A necklace caught in his strap, and it did not release.


He had been born july 22, 1941, in Syracuse, New York. He had an older brother, Victor, a younger brother, Vincent, and a younger sister, Valerie. Their father, Kenneth, was an unpublished poet and a drunk. He was handsome, bright, and unable to hold a job. Their mother, Elsie, was good-hearted, likable, and warm. She worked the assembly line at a GE plant in Utica. Because she worked and Kenneth was drunk, the kids ran wild. They were in and out of school, in and out of juvenile hall.

When he was sober, Kenneth would do anything for his children. But when he was drunk, he grew sad; and when he grew sad, he became mean. He beat Elsie; he beat the kids. He beat them, while they slept, through their blankets with a belt. To escape, they would sleep on the floor beneath their beds. When Elsie had been beaten enough, she filed for divorce. Vaughn was eleven, maybe ten.

Kenneth moved to Philadelphia. Valerie was sent to live with grandparents. Victor was placed in a children's home, Vincent and Vaughn with different uncles in Washington, D.C.

The aunt and uncle who took Vaughn had a daughter his age. They were sure he would be her ruination.

"That Vaughn is no good," they said in front of him.

"That Vaughn will never be any good."

"That Vaughn will rape our daughter."

It did not help his standing when they caught him in the basement masturbating amidst discarded automobile tires.

Nor had it helped that, when he was little, Elsie, who had wanted a daughter, allowed his hair to grow in ringlets and clothed him in dresses so that he resembled Shirley Temple.

Nor had it helped when his father mocked him because he was no fighter.

Nor when his mother forbade him to play with other children because they might do harm. There were times he did not know who the fuck he was or what the fuck he was supposed to be doing.

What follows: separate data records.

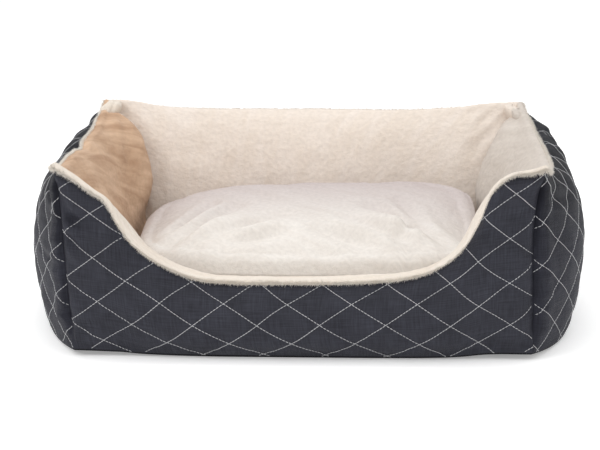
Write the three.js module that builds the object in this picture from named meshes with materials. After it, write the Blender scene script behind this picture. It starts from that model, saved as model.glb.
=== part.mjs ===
// Pet cushion bed: four stuffed walls sewn round a floor, and a loose cushion in the well.
// Millimetres, +X to the right, -Y the front with the low entry, +Z up.
import * as THREE from 'three';

// Overall sizes
const BED_WIDTH = 600;
const BED_DEPTH = 460;
const FRONT_TIP_HEIGHT = 195;
const BACK_TIP_HEIGHT = 202;

// Each wall at its middle. height is the seam between plush and quilted cloth, thickness runs
// from the widest line outside to the foot of the lining, and the two insets say how far the
// foot and the seam stand in from that widest line. shoulderDrop and crownRise place the curve's
// handles below and above the seam, on the outside and on the inside.
const FRONT = { height: 76, thickness: 102, footInset: 24, rimInset: 25, shoulderDrop: 26, crownRise: 12 };
const SIDE = { height: 178, thickness: 100, footInset: 15, rimInset: 42, shoulderDrop: 6, crownRise: -28 };
const BACK = { height: 189, thickness: 95, footInset: 18, rimInset: 38, shoulderDrop: 7, crownRise: -14 };

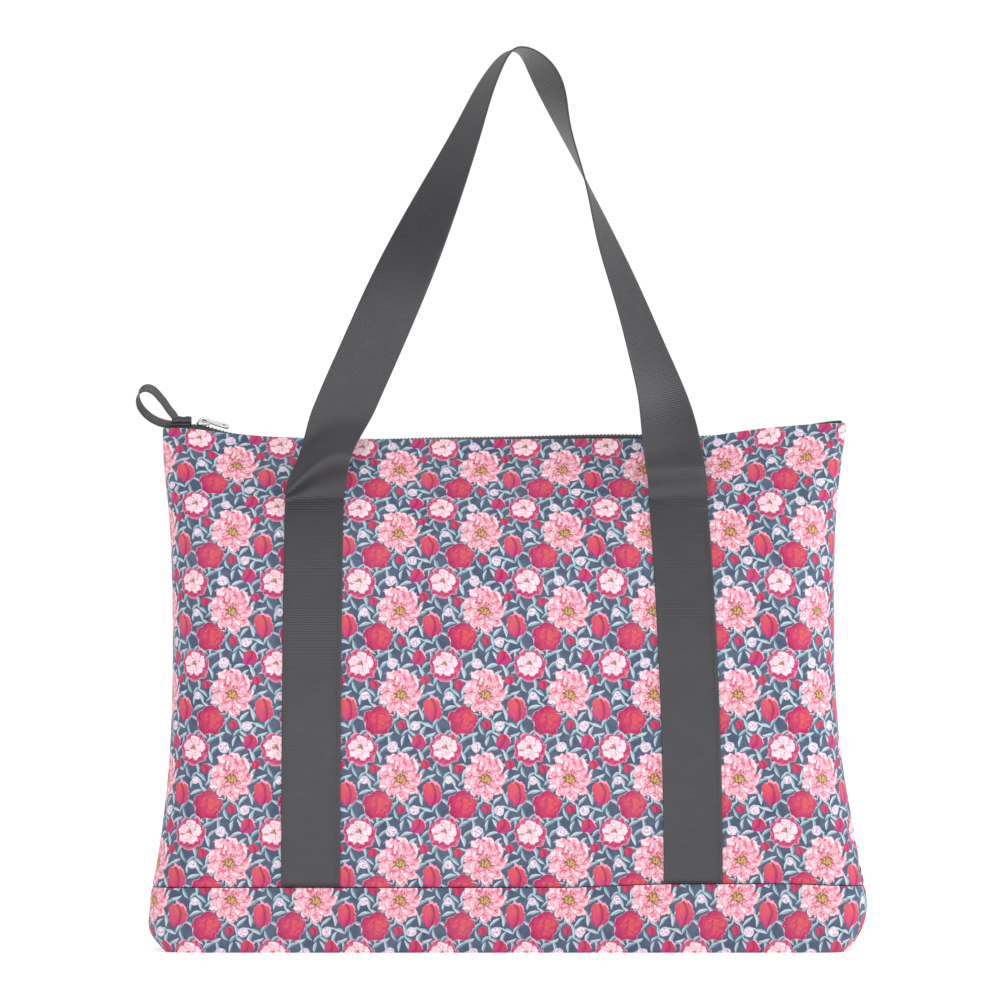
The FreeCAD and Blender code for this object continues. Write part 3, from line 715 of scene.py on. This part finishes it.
def floral(name, phase):
    """The printed cloth. phase is where a large bloom's centre lies in the cloth's flat coordinates."""
    g = Print(name, phase)
    for index, (x, y, angle) in enumerate(LEAVES):
        g.leaf((x, y), angle, 0.074 + 0.008 * (index % 3), 0.2 * (-1) ** index, 0.45 + 0.14 * (index % 4))
    for centre, radius in (((0.17, -0.375), 0.062), ((-0.1, 0.375), 0.066), ((-0.43, -0.015), 0.052)):
        g.ball(centre, radius)
    for centre, radius in (((0.015, -0.36), 0.056), ((0.29, 0.17), 0.06), ((-0.31, 0.12), 0.058)):
        g.bud(centre, radius, 1.0, 0.3, RED, MAGENTA, CORAL)
    g.bud((0.215, 0.44), 0.088, 1.1, -0.35, RED, linear(178, 40, 122), linear(240, 180, 212), 0.1)
    g.bud((0.38, -0.17), 0.116, 1.32, 0.12, ORANGE, linear(190, 42, 108), linear(236, 150, 178), 0.3)
    g.bloom(
        (-0.27, -0.31), 0.182,
        ((1.0, 5, 0.4, 0.16, BLUSH, MAGENTA, WINE, 0.55), (0.88, 4, 1.5, 0.14, WINE, RED, MAGENTA, 0.4),
         (0.66, 3, 0.2, 0.14, CORAL, ORANGE, MAGENTA, 0.45), (0.42, 3, 1.1, 0.1, WINE, ORANGE, RED, 0.7)),
        (0.06, WINE, ORANGE), 3.0, offset=(0.34, 0.12),
    )
    g.bloom(
        (0.53, 0.35), 0.198,
        ((1.0, 7, 0.2, 0.12, BLUSH, ROSE, MAGENTA, 0.45), (0.88, 5, 1.1, 0.1, WINE, ROSE, MAGENTA, 0.25),
         (0.74, 5, 0.5, 0.1, ROSE, WHITE, ROSE, 0.85), (0.52, 4, 1.9, 0.1, CORAL, WHITE, ROSE, 0.8),
         (0.32, 3, 0.9, 0.08, ROSE, WHITE, BLUSH, 0.7)),
        (0.18, linear(120, 76, 62), linear(206, 150, 130)), 11.0, offset=(-0.06, 0.16),
    )
    g.bloom(
        (0, 0), 0.264,
        ((1.0, 9, 0.7, 0.2, CORAL, WHITE, ROSE, 0.6), (0.84, 8, 0.1, 0.18, CORAL, BLUSH, CORAL, 0.55),
         (0.7, 7, 1.3, 0.18, ROSE, WHITE, ROSE, 0.55), (0.54, 6, 0.5, 0.16, CORAL, WHITE, CORAL, 0.5),
         (0.38, 5, 2.1, 0.12, CORAL, BLUSH, MAGENTA, 0.5)),
        (0.29, linear(116, 84, 50), linear(206, 158, 100)), 23.0, cap=0.22,
    )
    flat = g.uv()
    waves = []
    for direction in ("X", "Y"):
        made = g.node("ShaderNodeTexWave", wave_type="BANDS", bands_direction=direction)
        g.feed(made.inputs["Vector"], flat)
        g.feed(made.inputs["Scale"], 1100.0)
        waves.append(made.outputs[1])
    g.bump(g.math("MULTIPLY", *waves), 0.00006, 0.5)
    wear_and_edge_highlight = g.ramp(g.noise(flat, 26.0, 3.0), 0.3, 0.7, 0.0, 0.03)
    colour = g.mix(wear_and_edge_highlight, g.colour, linear(225, 220, 228))
    return g.finish(Base_Color=colour, Roughness=0.72, Specular_IOR_Level=0.3, Sheen_Weight=0.1)


def webbing(name, base, rib, depth, rib_light_and_shade):
    """Ribbed strap: crosswise ribs with painted shade in their grooves and painted light on their crests, a
    fine lengthwise thread, and a painted highlight along both edges that stands for slightly raised
    selvedges.
    """
    g = Shader(name)
    flat = g.uv()
    across, along, _ = g.split(flat)
    wander = g.multiply_add(g.noise(flat, 180.0, 2.0), 0.5, -0.25)
    phase = g.multiply_add(along, 2 * pi / (rib * MM), wander)
    ribs = g.multiply_add(g.math("SINE", phase), 0.5, 0.5)
    thread = g.math("SINE", g.math("MULTIPLY", across, 2 * pi / 0.0009))
    thread = g.multiply_add(thread, 0.5, 0.5)
    height = g.multiply_add(thread, 0.3, ribs)
    blotch = g.ramp(g.noise(flat, 60.0, 3.0), 0.25, 0.75, 0.9, 1.12)
    # The rib wave also tints the colour: painted shade in the grooves and painted light on the crests, times
    # a random blotchy tone.
    tone = g.math("MULTIPLY", g.multiply_add(ribs, rib_light_and_shade, 1 - rib_light_and_shade / 2), blotch)
    # Painted highlight: the colour is lighter along both edges of the strap, where raised selvedges would
    # catch the light.
    wear_and_edge_highlight = g.ramp(g.math("ABSOLUTE", across), 0.0175, 0.0198, 0.0, 0.25)
    shade = g.mix(wear_and_edge_highlight, base, tuple(min(1, 1.7 * c) for c in base[:3]) + (1,))
    colour = g.scaled(shade, tone)
    g.bump(height, depth, 0.6)
    return g.finish(Base_Color=colour, Roughness=0.5, Specular_IOR_Level=0.6, Sheen_Weight=0.02)


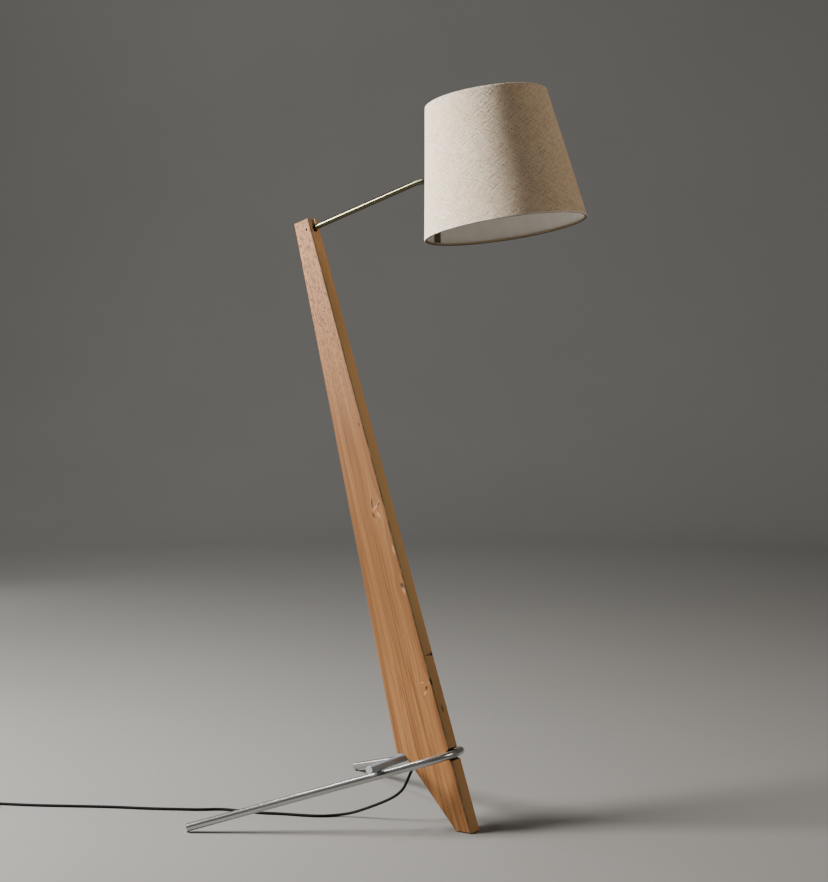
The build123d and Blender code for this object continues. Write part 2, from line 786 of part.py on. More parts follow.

Victor fled the home in which he had been placed and joined his father. From Philadelphia, he wrote letters to the rest of the family urging them to reunite the children. Finally, Elsie took custody and moved them to Utica, an aging industrial town of about 75,000 -- Poles, Italians, Jews. Little Chicago, they called it.

A family offers models upon which to build a life. And it unleashes scalp-hunting savages against which to erect a fortress.

The Bode family contained strong contingents of Baptists, Catholics and Methodists. For a time, Jehovah's Witnesses met regularly at their home. Vaughn saw that religion could bring meaning to empty lives, solace to aching hearts, courage to fearful souls. But no religion he met comforted him. At 14, he began to rewrite the Bible -- to tuck and taper its steamy blanket -- to chip and chisel from its unwieldy weight.

At another point, he considered becoming a Jesuit priest. It was not, he later realized, the theology that had attracted him so much as the life of quiet contemplation, the channeling of sexual energy into the courting of God -- the opportunity to wear a dress.

Then there was art.

He had drawn his first cartoon when he was five, his first comic when he was seven. No one else who came to supper or through a front door he was likely to step did that. This individualization strengthened his sense of a life apart. To the extent the drawing satisfied, the correctness of this course felt confirmed. Drawing drew him from where he was otherwise condemned to be. Its pencil lines and colors transformed him as well as any other blank page.

He clipped his favorites from the paper: Prince Valiant; Alley Oop; Pogo; Li'l Abner; anything by Disney. He created his own characters, dozens, hundreds, perhaps thousands. Hobos found sunken treasure. Garbage men went to the moon. Mars and Venus were nearer than the corner store. He schemed out solar systems, populated alternate civilizations, every one more satisfying than the one to which he each morning awoke. He visited his worlds daily. The stretches during which he lingered lengthened. They were the only places that made sense or which he controlled.

At 13, he had his first "publication": a church flyer depicting Samson bringing down the walls of the temple. He plotted a career as a newspaper cartoonist. He intuited the need for a "front strip" the public would accept. It was not prepared for the worlds of his dreams. His first effort featured a man who resided in a trashcan. Hobos. Garbage men. Trashcan residencies. Smashed temples. His pages did not advertise a happy child.

If he had to be here, he thought, he must have a purpose. If he had a purpose, it must involve this talent that set him apart. And if his being apart exposed him to privileged visitations, he had a duty to lead others to places they could not find on their own.

At 16, at the kitchen table, he doodled two pipe-cleaner legs protruding from beneath a battered, extra large, wizard's hat. He cribbed his creation's name, Cheech, from a nearby nut jar. A panel or two of combat left him shredded, lumpy, on his back. "What didcha' expect, a dime store hero...?" he instructed. "Life ain't at all like dat, dope!"